James Hanley said...

I agree with Scott. Given how much of a cultural reference the Bible is, even today, I would have expected more references just as a matter of course.

Surely the Federalists weren't purposefully avoiding the Bible? I wouldn't really see the logic of that.

Anonymous said...

Perhaps it has something to do with the Divine Right of Kings. Part of separating the US from the Empire involved separating the church from the state.
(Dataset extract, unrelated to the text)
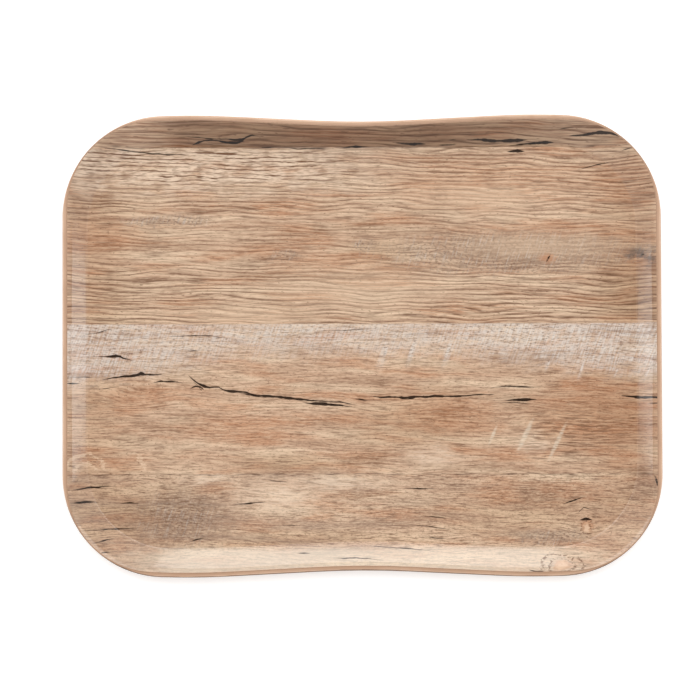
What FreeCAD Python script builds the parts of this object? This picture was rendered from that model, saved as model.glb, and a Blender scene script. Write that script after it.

There wasn't a secular tradition in Christianity at that time. Quoting the Bible may have been seen as counter-productive, after all they just fought a war against the leader of the Anglican Pope.

James Hanley said...

I often tell my students that in 1776 it was quite reasonable to consider the revolution an attack on God.

Anonymous said...

Oh yes, this was pre-Enlightenment (or perhaps early Enlightenment) after all. This whole Christianity with human rights idea is a recent (and welcome) innovation.

Unknown said...

But the sermons of the day were influential in politics and cannot be separated from the character of our nations founding. Would we conceive of separation MLK's sermons from the civil rights movement? Not at all. And the sermons of that era cannot be separated from the nation that was about to be formed.
The social consensus of the day was influences greatly by Christianity and not by any atheistic system, else our revolution would have looked like the French revolution of the same era. The public sentiment was Christian and voices like Whitfield, Wilberforce, Newton, and Wesley were not ignored and should not be historically ignored.
Their secularism was neutral toward religion, not generally antagnoistic.

Jason Pappas said...

A belated note of appreciation. I had noticed a lack of biblical quotes in the Federalist but didn’t know the wider extent of biblical usage or lack of. Your analysis and summary gives us a good picture in a numerical sense. This is especially notable since the founding fathers referred to history and literature quite extensively. Of course, I’d have to read the exact citations to go beyond frequency to significance. Still, the overview is valuable.